The February hearing was held to consider the awarding of the City’s landfill-disposal contract, currently held by Waste Management, to Recology. Recology (and its predecessors) has long been the City’s sole garbage collector, having acquired through purchase and consolidation all 97 permits in existence to collect garbage and transport it through the City’s streets. The landfill-disposal contract, distinct from the collection contract, governs what happens to the garbage once it is collected from homes and businesses in San Francisco. If it receives the contract, Recology plans to dispose of the City’s waste by train to their Yuba County landfill facility, effectively taking trucks off the road.

     

The discussion about transporting the City’s refuse by barge is part of a larger effort by Mirkarimi, Supervisor David Campos and others to mandate competitive bidding for the City’s refuse contracts.

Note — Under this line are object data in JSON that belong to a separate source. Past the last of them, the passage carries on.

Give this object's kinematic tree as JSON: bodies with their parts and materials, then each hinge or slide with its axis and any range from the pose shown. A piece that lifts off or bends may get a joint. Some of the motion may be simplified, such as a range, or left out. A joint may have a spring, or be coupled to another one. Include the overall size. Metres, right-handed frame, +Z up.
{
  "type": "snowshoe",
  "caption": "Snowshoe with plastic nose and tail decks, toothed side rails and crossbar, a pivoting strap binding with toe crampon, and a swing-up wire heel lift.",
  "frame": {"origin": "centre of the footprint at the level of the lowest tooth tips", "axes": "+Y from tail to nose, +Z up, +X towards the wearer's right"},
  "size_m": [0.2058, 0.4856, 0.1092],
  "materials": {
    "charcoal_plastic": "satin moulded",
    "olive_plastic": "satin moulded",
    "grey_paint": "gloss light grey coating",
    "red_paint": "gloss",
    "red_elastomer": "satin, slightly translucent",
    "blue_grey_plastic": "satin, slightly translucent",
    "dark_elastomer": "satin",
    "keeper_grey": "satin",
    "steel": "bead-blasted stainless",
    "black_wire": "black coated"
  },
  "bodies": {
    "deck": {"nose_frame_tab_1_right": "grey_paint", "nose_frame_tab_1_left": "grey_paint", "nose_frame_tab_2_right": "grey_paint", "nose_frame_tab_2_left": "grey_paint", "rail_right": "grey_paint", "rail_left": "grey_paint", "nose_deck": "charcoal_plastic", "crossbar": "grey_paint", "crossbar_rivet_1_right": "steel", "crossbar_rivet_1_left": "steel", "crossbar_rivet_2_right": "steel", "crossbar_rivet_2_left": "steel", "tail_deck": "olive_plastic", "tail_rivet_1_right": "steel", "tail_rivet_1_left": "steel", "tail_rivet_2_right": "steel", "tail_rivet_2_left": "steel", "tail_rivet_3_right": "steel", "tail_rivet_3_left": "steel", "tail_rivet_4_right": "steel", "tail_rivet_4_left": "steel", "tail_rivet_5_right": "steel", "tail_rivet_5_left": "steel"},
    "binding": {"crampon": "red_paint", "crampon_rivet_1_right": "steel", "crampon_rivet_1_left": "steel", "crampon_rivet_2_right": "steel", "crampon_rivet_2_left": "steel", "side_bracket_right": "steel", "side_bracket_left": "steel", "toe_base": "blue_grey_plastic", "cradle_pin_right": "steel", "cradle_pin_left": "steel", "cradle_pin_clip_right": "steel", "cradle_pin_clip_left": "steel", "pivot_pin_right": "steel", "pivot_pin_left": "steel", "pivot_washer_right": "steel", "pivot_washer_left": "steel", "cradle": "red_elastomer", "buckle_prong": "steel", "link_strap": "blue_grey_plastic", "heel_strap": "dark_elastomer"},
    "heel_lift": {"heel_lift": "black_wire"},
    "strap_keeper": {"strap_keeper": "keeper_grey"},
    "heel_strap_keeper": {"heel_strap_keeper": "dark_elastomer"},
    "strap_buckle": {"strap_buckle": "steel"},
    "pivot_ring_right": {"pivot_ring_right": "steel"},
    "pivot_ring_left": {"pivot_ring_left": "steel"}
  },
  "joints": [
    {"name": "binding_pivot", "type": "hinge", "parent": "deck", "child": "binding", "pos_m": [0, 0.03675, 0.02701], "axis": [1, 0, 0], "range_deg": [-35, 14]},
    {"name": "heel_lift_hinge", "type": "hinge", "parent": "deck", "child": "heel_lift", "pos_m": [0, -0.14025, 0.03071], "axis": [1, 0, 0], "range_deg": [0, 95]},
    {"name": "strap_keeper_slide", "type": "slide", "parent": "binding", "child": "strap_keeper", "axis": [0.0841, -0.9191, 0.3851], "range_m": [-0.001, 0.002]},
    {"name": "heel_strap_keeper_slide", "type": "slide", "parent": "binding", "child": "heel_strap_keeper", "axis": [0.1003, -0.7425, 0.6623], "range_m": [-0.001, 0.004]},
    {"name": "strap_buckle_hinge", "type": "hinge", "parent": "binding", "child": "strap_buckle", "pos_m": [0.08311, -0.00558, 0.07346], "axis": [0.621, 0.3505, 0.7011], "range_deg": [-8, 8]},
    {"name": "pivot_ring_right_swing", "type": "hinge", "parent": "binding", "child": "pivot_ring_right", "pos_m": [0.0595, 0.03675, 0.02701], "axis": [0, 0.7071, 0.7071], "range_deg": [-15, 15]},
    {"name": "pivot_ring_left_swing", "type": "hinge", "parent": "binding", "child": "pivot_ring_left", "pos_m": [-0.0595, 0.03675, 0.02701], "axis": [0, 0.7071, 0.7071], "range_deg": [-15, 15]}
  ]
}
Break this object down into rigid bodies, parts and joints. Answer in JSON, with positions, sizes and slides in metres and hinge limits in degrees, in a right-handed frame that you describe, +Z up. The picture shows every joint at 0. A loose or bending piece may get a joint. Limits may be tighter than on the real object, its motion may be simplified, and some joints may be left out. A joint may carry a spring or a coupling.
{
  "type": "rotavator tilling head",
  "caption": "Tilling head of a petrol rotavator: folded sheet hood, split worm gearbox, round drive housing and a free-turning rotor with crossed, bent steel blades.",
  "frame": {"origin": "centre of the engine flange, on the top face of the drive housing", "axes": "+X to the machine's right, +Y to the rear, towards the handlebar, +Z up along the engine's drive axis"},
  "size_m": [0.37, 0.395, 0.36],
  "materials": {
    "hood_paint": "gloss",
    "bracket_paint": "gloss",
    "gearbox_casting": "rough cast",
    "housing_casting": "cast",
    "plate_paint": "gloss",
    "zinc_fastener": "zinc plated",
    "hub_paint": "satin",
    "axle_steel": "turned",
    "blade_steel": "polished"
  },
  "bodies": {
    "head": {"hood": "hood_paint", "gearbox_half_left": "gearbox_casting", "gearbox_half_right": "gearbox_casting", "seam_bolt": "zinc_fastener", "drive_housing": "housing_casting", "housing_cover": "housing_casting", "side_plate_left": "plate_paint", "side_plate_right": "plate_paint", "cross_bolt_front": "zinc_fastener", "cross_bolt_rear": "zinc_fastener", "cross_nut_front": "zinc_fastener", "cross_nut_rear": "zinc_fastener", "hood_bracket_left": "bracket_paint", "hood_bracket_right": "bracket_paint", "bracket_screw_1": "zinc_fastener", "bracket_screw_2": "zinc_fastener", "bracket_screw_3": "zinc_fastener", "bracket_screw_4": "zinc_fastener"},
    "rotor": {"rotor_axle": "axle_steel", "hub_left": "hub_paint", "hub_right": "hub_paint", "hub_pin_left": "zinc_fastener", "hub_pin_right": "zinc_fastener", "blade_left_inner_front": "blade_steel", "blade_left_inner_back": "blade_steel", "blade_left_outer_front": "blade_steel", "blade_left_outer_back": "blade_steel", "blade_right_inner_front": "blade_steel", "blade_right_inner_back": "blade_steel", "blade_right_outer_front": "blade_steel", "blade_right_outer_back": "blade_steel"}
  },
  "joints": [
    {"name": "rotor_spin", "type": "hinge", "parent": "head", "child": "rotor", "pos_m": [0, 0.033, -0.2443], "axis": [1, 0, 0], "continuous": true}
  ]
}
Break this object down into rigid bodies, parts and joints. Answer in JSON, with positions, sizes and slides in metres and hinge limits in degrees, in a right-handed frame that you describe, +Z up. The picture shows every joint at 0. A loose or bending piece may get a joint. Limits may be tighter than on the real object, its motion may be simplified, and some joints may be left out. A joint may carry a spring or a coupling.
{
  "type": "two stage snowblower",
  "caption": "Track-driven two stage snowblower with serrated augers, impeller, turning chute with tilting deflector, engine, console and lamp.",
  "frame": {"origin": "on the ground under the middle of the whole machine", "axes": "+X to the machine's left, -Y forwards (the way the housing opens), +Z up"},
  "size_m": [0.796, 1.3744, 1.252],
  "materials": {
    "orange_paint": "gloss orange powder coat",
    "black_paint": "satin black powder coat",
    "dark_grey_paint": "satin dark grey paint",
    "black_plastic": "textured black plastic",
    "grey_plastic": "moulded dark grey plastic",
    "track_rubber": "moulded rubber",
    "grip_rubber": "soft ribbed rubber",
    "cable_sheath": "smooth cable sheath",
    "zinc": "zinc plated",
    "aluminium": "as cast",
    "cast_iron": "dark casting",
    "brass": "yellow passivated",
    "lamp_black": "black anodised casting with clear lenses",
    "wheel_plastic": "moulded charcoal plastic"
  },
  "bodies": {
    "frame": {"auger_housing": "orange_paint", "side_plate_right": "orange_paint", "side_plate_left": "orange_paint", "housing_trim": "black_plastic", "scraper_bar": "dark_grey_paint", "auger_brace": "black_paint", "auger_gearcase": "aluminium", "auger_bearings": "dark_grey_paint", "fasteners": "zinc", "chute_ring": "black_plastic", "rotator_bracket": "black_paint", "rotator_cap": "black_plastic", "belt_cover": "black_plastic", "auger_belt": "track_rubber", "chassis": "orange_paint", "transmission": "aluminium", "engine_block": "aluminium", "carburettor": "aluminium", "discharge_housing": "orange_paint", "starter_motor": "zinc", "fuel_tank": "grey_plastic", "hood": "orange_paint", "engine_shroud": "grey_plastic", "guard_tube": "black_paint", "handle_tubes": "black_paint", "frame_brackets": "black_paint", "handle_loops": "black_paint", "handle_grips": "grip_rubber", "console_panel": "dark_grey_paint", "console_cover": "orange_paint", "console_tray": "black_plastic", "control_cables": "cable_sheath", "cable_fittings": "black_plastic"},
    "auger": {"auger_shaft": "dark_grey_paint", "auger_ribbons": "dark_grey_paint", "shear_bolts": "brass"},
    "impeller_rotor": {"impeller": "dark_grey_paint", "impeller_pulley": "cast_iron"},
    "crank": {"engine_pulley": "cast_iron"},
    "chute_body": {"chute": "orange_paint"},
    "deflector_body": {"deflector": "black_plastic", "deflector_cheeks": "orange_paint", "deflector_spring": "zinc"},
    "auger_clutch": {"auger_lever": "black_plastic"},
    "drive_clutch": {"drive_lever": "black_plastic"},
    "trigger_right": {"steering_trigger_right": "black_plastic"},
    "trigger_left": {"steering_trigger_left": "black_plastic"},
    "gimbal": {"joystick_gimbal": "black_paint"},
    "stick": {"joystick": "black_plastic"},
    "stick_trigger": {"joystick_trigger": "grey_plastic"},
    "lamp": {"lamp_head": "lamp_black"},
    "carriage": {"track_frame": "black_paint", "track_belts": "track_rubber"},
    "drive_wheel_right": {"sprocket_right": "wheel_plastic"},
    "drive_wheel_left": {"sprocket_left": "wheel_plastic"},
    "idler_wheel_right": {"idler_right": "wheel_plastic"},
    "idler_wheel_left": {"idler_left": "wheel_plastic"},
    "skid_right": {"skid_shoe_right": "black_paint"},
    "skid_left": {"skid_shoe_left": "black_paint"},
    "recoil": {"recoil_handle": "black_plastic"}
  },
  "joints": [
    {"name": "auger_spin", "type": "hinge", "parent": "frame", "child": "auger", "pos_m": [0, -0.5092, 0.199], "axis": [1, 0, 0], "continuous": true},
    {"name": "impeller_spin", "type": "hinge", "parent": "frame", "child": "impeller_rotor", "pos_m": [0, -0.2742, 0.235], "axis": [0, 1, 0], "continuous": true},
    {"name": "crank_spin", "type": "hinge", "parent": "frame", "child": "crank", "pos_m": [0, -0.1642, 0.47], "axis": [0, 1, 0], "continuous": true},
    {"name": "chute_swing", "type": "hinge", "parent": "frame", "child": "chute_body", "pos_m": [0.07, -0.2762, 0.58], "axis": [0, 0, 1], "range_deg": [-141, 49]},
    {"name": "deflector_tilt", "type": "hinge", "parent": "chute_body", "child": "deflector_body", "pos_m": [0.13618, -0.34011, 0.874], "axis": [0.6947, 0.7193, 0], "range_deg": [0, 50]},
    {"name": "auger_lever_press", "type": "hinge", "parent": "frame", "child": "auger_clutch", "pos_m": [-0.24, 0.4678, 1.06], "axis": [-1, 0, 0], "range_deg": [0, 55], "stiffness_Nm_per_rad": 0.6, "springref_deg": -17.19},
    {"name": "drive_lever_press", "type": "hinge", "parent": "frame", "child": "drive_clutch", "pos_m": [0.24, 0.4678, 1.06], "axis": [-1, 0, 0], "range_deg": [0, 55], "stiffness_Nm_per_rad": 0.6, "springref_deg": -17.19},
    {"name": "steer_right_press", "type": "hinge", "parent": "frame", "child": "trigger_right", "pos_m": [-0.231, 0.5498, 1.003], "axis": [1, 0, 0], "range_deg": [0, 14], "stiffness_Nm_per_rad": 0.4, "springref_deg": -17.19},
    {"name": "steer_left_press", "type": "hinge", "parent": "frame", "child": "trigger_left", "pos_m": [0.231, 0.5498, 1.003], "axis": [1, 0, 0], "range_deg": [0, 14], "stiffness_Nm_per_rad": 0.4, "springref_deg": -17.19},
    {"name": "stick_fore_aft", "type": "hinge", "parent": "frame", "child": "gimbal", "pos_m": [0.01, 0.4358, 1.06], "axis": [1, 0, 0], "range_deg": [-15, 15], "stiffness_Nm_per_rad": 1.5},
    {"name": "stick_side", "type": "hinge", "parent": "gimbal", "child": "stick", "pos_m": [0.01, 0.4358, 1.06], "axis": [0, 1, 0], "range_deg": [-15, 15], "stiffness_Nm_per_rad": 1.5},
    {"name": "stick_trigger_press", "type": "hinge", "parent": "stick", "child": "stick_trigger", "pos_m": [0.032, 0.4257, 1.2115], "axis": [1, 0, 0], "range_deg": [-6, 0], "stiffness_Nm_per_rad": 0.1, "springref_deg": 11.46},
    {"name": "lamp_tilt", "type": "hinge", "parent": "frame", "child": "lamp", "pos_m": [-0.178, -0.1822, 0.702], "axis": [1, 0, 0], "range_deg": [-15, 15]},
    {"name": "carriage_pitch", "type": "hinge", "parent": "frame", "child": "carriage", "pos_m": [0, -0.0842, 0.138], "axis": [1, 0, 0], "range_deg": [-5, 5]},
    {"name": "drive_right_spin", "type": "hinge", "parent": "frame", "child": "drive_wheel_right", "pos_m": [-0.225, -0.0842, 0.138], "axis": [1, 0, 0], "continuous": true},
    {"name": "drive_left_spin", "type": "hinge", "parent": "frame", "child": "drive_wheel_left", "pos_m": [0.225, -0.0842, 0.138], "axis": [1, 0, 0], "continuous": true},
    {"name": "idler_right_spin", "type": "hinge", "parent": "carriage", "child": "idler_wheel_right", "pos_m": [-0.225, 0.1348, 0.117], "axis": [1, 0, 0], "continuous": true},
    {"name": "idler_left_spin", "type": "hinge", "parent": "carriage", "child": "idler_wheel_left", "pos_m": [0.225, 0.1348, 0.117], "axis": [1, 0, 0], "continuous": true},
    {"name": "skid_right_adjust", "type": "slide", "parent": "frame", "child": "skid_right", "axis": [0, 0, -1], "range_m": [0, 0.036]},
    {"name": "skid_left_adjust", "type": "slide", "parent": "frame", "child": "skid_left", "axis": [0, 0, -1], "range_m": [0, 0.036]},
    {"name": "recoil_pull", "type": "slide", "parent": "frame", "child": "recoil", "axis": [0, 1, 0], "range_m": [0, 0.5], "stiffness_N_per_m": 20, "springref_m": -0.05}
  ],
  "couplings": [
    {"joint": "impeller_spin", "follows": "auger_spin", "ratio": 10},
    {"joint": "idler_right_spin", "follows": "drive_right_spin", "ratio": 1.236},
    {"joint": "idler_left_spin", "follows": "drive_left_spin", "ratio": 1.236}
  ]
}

At the meeting, the committee put Recology’s contract award on hold for two months to give time for further consideration.

     

The baby steps taken at the meeting do not mean that a barge project will become a reality. “The notion of reactivating our port to include a new maritime use for barge delivery will not happen unless the will is there at city hall to change directions,” Mirkarimi said. Still, regional planners are enthusiastic about anything that can reduce traffic, and the San Francisco garbage contract could provide the needed spark.

     

Insiders say a barge plan could act as a “market maker” that would demonstrate the possibilities of barge cargo and embolden private enterprise to follow suit with more of the same, similar to San Francisco’s pioneering use of electric and alternative-fuel vehicles. These barges would be loaded with containerized garbage that would be transported across the Bay, a far cry from the infamous New York City garbage barges of decades past.

     

One critical question is whether barges can move San Francisco’s garbage as well as trucks and trains can. Rich Smith, general manager of Westar Marine Services, said they can. “The laws of physics tell us that weight and volume can be moved over water using barges at a fraction the cost of trucks clogging the roads,” Smith said. “A certain amount of infrastructure work is needed for loading and offloading, but much of that already exists and what is needed beyond that will be paid off over years and years of service. And the environmental benefits are dramatic: ton-per-ton, barges emit 73 percent less greenhouse gas than trucks, and traffic on the freeways and bridges is greatly reduced too.”

     

Environmentalists are tentatively on board the barge plan as well. Stuart Cohen, executive director of TransForm, a respected regional planning organization, said, “We are following with interest proposals to move San Francisco’s garbage by barge. The devil is always in the details, but if it results in getting trucks off one of the most congested roads in the country and improves air quality, then it deserves serious consideration.”

     

Recology, as of this writing, remains decidedly cautious of the proposal due to unknown costs and environmental issues. Adam Alberti, a spokesperson for the company, said that the “impacts are unknown.” Sources, however, tell Bay Crossings that Recology may be open to including a pilot project to test using barges.

     

“Recology has a good record with San Francisco. I like how they’ve partnered with me and my colleagues on myriad environmental initiatives,” Mirkarimi said. “And yet, we have an obligation to pursue and innovate to find the best waste hauling proposal for our consumers—excluding any assessment of alternative approaches like the barge pilot is unwise.”

     

Ultimately, it is unlikely that Recology, a company with deep roots in the San Francisco community and a finely tuned political sensitivity, will not win the contract. Yet with an unusual coalition of environmental organizations, transit advocates, unionists and the waterfront community coalescing behind it, the idea of moving garbage by barge looks to have a chance of coming to pass.

     

Nor do the unions seem to present a stumbling block as they have in the past. A previous barge proposal—to transport overnight packages by ferry from around the region to Oakland Airport, the Bay Area’s air-cargo center—was jettisoned by the powerful International Longshore and Warehouse Union (ILWU), which has jurisdiction over many ferry and barge crews. Overnight express companies, not all unionized, could not come to terms with the union on various aspects of the plan.

     

But the ILWU has recently proven more flexible on the topic of refuse barges. According to Marina Secchitano of the ILWU Marine Division, “The ILWU welcomes the prospect of moving garbage out of San Francisco by barge. Our members are enthusiastic about this environmentally responsible idea that will reanimate San Francisco’s working waterfront while putting our members to work,” Secchitano said. “We believe the project will become a national model for using inland waterways to improve traffic, clean the air and cut down on oil use. Our membership stands ready, willing and able to make it happen in a way that works for everyone.”

           

The Port of San Francisco’s beleaguered working waterfront is unambiguously enthusiastic. Roiled by decades of trials and tribulations and reduced to a shadow of its former self, denizens are crossings their fingers that a revival may be at hand.